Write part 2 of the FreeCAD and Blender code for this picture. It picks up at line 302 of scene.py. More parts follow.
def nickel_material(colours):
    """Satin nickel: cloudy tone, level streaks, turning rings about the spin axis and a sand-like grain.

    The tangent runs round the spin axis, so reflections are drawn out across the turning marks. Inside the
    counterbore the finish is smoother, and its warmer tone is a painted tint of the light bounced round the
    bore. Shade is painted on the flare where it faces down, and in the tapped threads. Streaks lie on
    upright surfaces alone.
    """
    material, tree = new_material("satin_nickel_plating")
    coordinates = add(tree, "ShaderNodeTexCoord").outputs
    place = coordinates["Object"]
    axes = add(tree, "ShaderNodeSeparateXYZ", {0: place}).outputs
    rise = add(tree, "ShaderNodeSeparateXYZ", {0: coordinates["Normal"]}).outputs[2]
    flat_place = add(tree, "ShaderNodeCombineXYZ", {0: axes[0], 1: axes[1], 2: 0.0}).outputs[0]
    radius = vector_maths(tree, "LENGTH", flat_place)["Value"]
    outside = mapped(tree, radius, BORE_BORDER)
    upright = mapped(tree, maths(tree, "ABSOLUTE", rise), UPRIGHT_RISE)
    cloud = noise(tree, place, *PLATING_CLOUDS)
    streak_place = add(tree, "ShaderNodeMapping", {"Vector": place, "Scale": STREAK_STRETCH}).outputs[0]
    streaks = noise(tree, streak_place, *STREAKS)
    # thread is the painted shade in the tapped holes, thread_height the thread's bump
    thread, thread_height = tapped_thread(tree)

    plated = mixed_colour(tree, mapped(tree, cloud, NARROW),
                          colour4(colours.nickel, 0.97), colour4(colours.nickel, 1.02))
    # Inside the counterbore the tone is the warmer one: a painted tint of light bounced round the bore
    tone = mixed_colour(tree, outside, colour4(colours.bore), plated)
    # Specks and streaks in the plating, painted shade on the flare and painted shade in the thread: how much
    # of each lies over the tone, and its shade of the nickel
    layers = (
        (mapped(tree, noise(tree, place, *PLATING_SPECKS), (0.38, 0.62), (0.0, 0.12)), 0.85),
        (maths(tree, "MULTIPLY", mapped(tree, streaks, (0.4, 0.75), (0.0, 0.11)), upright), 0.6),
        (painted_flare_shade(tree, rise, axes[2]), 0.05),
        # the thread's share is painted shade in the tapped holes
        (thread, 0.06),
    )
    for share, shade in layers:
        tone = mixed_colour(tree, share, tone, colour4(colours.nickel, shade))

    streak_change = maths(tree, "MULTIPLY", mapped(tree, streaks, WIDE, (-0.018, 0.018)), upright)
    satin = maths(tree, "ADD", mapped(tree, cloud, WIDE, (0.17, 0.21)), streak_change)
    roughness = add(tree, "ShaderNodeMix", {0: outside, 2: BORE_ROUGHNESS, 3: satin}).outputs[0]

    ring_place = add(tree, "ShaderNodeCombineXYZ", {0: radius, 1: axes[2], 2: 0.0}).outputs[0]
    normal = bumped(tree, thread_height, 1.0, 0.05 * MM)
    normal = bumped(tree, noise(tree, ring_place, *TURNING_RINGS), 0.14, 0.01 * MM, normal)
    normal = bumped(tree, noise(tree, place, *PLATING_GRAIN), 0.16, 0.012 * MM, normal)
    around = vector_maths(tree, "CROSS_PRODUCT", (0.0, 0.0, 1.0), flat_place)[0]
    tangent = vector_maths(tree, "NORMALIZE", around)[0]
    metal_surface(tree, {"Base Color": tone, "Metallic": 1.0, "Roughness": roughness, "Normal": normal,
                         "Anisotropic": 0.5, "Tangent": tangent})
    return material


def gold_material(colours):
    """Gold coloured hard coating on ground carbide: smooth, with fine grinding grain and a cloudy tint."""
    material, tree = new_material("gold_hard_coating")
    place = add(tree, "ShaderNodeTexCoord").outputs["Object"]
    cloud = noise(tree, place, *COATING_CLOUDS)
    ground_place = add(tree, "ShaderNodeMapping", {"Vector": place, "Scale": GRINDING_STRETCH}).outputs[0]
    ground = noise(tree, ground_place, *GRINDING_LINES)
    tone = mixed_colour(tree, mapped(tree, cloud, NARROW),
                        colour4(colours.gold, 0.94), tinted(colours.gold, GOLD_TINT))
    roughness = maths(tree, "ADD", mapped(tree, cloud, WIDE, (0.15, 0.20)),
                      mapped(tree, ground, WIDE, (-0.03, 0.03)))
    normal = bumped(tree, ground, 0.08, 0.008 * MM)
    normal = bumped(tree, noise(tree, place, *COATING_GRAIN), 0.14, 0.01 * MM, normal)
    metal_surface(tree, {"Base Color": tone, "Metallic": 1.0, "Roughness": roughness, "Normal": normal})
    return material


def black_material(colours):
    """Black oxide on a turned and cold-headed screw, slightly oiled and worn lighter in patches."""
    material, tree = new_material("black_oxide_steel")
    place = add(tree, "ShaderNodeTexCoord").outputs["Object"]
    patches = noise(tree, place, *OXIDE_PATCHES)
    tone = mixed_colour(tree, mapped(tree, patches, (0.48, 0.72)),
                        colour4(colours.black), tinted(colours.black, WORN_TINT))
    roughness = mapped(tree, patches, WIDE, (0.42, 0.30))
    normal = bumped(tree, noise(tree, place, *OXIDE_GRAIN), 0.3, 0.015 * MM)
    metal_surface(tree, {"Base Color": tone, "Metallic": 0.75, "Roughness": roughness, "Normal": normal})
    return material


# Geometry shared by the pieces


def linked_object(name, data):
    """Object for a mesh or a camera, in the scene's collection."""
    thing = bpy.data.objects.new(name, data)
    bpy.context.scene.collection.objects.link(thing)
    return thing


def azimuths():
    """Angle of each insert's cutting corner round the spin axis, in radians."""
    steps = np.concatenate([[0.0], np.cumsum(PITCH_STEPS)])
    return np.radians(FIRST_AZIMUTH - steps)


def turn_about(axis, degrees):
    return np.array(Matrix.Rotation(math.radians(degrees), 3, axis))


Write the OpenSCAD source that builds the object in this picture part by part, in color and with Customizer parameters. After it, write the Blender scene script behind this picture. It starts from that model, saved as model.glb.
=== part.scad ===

--

Would you quote, exactly and only, the lines from the one containing "Write the OpenSCAD" to the end of the entries?

ANSWER BELOW:
Write the OpenSCAD source that builds the object in this picture part by part, in color and with Customizer parameters. After it, write the Blender scene script behind this picture. It starts from that model, saved as model.glb.
=== part.scad ===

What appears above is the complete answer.